We’ve also spent a lot of time at City Hall meeting with local Councillors and staff to discuss these issues, and were invited to participate in Councillor Mike Layton’s “cask force” working group to try and improve the situation for breweries in the city.

So far, we have gotten to the point of serious consideration and negotiations on four properties that ultimately fell through for various reasons. We’re in negotiations on a fifth property right now and are crossing our fingers that it works out.

Feelings, feelings, feelings…

Have you ever heard of the fight-or-flight response? “The fight-or-flight response is a physiological reaction that occurs in response to a perceived harmful event, attack, or threat to survival. [The] theory states that animals react to threats with a general discharge of the sympathetic nervous system, priming the animal for fighting or fleeing.”

I’ve been feeling that a lot lately.
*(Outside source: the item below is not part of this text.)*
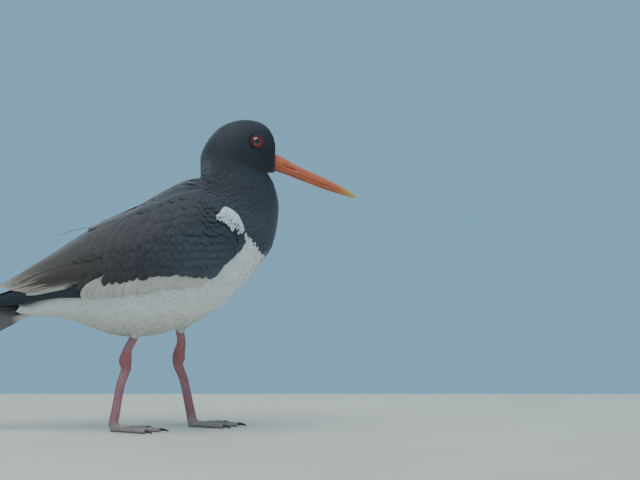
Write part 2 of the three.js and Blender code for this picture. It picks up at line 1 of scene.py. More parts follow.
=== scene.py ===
import math
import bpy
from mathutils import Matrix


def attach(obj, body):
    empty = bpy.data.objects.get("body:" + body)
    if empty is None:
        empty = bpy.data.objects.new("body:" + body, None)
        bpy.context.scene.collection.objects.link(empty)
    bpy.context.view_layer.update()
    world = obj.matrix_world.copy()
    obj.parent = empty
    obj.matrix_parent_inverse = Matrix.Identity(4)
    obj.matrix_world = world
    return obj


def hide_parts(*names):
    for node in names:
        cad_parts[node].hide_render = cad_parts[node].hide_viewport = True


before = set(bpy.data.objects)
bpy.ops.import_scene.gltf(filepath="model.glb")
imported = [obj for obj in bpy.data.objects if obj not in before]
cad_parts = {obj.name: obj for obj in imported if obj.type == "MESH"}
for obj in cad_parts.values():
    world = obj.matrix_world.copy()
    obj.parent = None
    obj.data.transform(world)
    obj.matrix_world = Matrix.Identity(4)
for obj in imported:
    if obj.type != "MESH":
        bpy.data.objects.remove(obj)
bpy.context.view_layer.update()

from types import SimpleNamespace

import bpy
import numpy as np
from mathutils import Matrix, Vector

MM = 0.001
scene = bpy.context.scene

# The camera. It stands for a long lens held just above the ground, level with the bird's
# right side, and its frame is 544 mm wide at the bird.
VIEW_WIDTH = 0.544
VIEW_MIDDLE = Vector((0.1377, 0.0, 0.1615))
VIEW_DISTANCE = 6.0
VIEW_RISE = math.radians(4.3)
SENSOR = 36.0


def stand(name, data, place, way):
    """A camera or a lamp at a place, turned to look along way."""
    thing = bpy.data.objects.new(name, data)
    thing.location = place
    thing.rotation_mode = "QUATERNION"
    thing.rotation_quaternion = way.to_track_quat("-Z", "Y")
    scene.collection.objects.link(thing)
    return thing


camera_data = bpy.data.cameras.new("camera")
camera_data.sensor_width = SENSOR
camera_data.lens = SENSOR * VIEW_DISTANCE / VIEW_WIDTH
camera_data.clip_end = 10 * VIEW_DISTANCE
back_off = Vector((0, -math.cos(VIEW_RISE), math.sin(VIEW_RISE)))
scene.camera = stand("camera", camera_data, VIEW_MIDDLE + back_off * VIEW_DISTANCE, -back_off)

# The floor is a plain pale sheet, flat under the bird, that bends down behind it and so
# leaves a quiet background. It is a stage for the model and no part of it.
FLOOR_HALF, FLOOR_FRONT, FLOOR_FLAT, FLOOR_END = 3.0, -3.0, 0.2, 3.5
BEND_FROM, BEND_TO, BEND_STEPS, BEND_BACK = 0.28, 0.6, 12, 1.2
BEND_AT, BEND_EASE, FLOOR_FALL = 0.31, 0.02, 0.2
FLOOR_THICK, FLOOR_SUNK = 0.01, 1e-5
# the Mix node numbers its factor, its two colours and its colour result like this
MIX_FACTOR, MIX_FIRST, MIX_SECOND, MIX_RESULT = 0, 6, 7, 2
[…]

Some days it feels like we’ve been working our asses off trying to make this come to life and some insurmountable obstacle is put in our way, or someone pulls the rug from under us at a completely unexpected moment in time.
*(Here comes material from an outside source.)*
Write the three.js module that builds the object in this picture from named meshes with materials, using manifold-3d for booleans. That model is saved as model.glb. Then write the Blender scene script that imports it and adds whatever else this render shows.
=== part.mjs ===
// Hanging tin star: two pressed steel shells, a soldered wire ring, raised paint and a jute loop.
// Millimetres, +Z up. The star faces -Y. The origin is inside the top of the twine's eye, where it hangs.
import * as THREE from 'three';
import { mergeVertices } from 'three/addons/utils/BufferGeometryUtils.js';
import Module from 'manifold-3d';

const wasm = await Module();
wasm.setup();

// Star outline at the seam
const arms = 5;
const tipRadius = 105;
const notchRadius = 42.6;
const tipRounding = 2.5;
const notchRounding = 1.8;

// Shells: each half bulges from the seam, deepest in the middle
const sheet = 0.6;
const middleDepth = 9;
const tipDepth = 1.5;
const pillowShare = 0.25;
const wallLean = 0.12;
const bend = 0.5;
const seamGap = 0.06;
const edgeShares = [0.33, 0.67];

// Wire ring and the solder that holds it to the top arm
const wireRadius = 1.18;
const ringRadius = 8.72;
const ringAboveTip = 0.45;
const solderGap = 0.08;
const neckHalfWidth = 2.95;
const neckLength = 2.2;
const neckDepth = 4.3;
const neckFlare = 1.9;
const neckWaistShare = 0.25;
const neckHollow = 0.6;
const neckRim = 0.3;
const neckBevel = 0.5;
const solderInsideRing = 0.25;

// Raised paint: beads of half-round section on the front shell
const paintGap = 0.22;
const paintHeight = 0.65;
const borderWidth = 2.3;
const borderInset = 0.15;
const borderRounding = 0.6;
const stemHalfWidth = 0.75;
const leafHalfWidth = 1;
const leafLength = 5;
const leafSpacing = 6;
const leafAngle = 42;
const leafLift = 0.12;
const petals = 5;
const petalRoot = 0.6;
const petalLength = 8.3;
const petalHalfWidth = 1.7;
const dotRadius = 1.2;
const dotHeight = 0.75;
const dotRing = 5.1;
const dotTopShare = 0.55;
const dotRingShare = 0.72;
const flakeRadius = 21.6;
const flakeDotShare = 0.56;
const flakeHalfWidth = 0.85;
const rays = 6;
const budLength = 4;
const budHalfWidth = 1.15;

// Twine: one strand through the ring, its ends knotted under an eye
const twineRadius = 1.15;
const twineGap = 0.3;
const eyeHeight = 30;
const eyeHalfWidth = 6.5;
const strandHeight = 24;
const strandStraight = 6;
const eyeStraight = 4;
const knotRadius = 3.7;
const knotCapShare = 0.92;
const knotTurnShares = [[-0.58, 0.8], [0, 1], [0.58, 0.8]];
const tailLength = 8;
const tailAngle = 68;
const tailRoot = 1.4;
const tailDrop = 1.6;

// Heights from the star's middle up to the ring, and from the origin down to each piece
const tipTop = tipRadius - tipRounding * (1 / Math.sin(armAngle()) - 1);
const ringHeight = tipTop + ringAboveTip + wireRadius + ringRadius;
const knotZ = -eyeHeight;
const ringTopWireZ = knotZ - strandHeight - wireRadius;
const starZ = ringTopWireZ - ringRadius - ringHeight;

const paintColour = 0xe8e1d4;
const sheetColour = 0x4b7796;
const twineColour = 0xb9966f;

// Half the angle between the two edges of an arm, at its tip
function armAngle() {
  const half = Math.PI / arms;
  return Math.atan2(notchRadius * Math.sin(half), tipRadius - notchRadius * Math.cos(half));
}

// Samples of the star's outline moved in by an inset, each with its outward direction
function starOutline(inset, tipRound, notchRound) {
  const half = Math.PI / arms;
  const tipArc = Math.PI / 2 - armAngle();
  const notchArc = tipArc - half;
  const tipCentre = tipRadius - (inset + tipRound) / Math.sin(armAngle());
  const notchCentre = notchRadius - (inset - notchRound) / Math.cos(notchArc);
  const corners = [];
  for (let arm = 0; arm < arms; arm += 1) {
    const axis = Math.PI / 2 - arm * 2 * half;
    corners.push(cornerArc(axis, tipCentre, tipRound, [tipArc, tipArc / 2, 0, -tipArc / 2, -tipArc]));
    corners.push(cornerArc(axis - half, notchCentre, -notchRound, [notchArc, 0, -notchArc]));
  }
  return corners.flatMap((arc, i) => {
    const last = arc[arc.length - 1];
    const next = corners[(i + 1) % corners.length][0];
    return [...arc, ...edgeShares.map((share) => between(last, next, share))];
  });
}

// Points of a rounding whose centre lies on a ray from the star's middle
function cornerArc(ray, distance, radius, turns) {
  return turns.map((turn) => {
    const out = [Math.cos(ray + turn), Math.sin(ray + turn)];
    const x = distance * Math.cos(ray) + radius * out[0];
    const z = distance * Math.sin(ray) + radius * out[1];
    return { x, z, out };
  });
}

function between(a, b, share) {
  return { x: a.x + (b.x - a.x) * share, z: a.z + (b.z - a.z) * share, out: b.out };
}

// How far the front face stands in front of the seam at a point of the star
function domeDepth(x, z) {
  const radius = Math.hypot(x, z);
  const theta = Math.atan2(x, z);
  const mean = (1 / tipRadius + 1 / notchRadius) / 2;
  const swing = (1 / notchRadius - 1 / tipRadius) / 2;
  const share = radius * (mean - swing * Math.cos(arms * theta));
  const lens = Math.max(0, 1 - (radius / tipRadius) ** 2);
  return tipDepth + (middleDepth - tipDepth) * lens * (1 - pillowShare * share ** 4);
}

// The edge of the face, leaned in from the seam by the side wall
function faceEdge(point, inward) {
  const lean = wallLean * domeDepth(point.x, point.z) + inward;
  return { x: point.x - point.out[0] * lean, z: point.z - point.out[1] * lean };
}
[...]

More than once, I’ve said to myself: “That’s it! We’re done.” And yet somehow that fight-or-flight kicked in hard on the fight side and we found a way around it. In the past 4 days alone, we went from losing a great property and investor, which essentially put us back to square one, to finding a new property, reworking our business plan and financial model, and securing new investment. Oh, and we’ve also found time for brewing. I’ve probably aged ten years in the process.

I knew this would be hard but honestly it was impossible to predict what we were really in for. When I first started down this path with Callum I joked with my friend Sean Howard that I was really enjoying unemployment, to which he responded: “No, you are now fully employed for the first time.” He couldn’t have been more right.